TASK INSTRUCTIONS:
Return verbatim everything from the first line through the line that contains "return np.concatenate([batch[key].reshape(-1, 3)", and stop there.

--- Start EXTRACTED DATA ---

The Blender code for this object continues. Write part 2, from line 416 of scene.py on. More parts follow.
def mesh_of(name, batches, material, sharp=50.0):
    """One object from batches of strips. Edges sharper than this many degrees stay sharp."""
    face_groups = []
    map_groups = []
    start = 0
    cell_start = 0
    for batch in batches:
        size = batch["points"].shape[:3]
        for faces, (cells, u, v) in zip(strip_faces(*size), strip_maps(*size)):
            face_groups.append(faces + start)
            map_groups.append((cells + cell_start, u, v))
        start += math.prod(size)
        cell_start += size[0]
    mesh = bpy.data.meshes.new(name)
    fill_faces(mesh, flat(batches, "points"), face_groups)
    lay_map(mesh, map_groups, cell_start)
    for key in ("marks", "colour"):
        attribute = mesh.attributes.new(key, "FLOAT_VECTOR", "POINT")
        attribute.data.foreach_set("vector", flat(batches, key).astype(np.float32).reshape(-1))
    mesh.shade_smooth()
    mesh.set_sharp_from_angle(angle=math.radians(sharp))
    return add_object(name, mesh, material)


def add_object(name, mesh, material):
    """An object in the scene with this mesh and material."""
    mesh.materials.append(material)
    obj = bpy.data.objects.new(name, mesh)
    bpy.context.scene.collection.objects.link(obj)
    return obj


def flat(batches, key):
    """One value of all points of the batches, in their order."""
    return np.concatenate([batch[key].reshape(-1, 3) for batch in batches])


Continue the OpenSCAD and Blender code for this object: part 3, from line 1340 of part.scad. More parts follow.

--- End EXTRACTED DATA ---

RESPONSE:
The Blender code for this object continues. Write part 2, from line 416 of scene.py on. More parts follow.
def mesh_of(name, batches, material, sharp=50.0):
    """One object from batches of strips. Edges sharper than this many degrees stay sharp."""
    face_groups = []
    map_groups = []
    start = 0
    cell_start = 0
    for batch in batches:
        size = batch["points"].shape[:3]
        for faces, (cells, u, v) in zip(strip_faces(*size), strip_maps(*size)):
            face_groups.append(faces + start)
            map_groups.append((cells + cell_start, u, v))
        start += math.prod(size)
        cell_start += size[0]
    mesh = bpy.data.meshes.new(name)
    fill_faces(mesh, flat(batches, "points"), face_groups)
    lay_map(mesh, map_groups, cell_start)
    for key in ("marks", "colour"):
        attribute = mesh.attributes.new(key, "FLOAT_VECTOR", "POINT")
        attribute.data.foreach_set("vector", flat(batches, key).astype(np.float32).reshape(-1))
    mesh.shade_smooth()
    mesh.set_sharp_from_angle(angle=math.radians(sharp))
    return add_object(name, mesh, material)


def add_object(name, mesh, material):
    """An object in the scene with this mesh and material."""
    mesh.materials.append(material)
    obj = bpy.data.objects.new(name, mesh)
    bpy.context.scene.collection.objects.link(obj)
    return obj


def flat(batches, key):
    """One value of all points of the batches, in their order."""
    return np.concatenate([batch[key].reshape(-1, 3) for batch in batches])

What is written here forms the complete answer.